İçimdeki saygıyla karışık o korku, hiç eksilmemiş. Bu sütunda yazdığım her yazıya -önce- öğretmenim acaba beğenir mi diye bakıyorum.
Gramer hatalarından ödüm patlıyor. Noktalama işaretleri acaba yerinde mi, tamam mı? Son dakika bir daha gözden geçiriyorum.
Benim öğretmenim, bende bir Türkçe hatası görmemeli. Yıllık not ortalamam, hiç düşmemeli.
Geçenlerde bir dostum soruyordu: - Sen yazılarını yazarken, en çok neye dikkat edersin? Ona anlattım ki:
- Ben aslında tek kişi için yazı yazarım. Öğretmenim için... Onun beğenmesi yeterlidir.
- Nereden bilirsin beğendiğini?
- Bilirim. Onun ilkelerini hatmetmişim ben...
Onun devlet, millet, vatan, bayrak, cumhuriyet ve demokrasi sevdasını, iyice hazmetmişim.
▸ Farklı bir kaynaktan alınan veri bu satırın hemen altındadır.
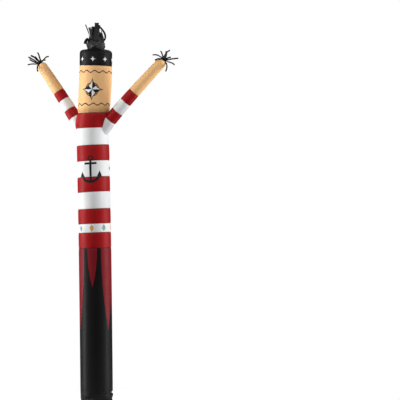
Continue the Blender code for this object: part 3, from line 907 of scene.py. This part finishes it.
def makeHairCollar():
    height, sides = hair["ring"] - hair["base"], hair["sides"]
    around = fullTurn * (hair["radius"] + hair["swell"] / 2)

    def shareAt(j):
        return j / (hair["rows"] - 1)

    def place(i, j):
        angle, share = bodyAngle(i, sides), shareAt(j)
        tilt = hair["tilt"] * roundNoise(angle, 0.0, *hair["tiltNoise"]) * math.sin(math.pi * share)
        tuck = 0.0 if j else hair["sewnDown"]  # sewn down through the crown
        return onAxis(angle, hairRadius(angle, share), hair["base"] + share * height + tilt - tuck)

    made = clothGrid(
        "hair_collar", "hairBlack", sides, hair["rows"], place,
        lambda i, j: ((i / sides - 0.5) * around, hair["base"] + shareAt(j) * height), lambda i, j: hair["seamGap"])
    print("hair collar made")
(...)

Dostumun aklı pek almadı. Şüpheyle baktı. Tekrar sordu:
- Tek kişi için yazı yazılır mı?
- Yazılır... Öğretmenim bir ışıktır... Bana yolu gösterir. Çağdaş bir kafadır, bağnaz tarafımı yontar...
Adaletçidir, yapacağım haksızlıkları önler...
Siyasi tercihlerime karışmayacak kadar demokrat, inançlarımı da sorgulamayacak kadar laiktir.
Şimdi onun sesini duyar gibiyim:
24 Kasım’dan ne anlıyorsun? Yaz bakalım çocuk.
- Hay hay öğretmenim... Kaç satır olsun?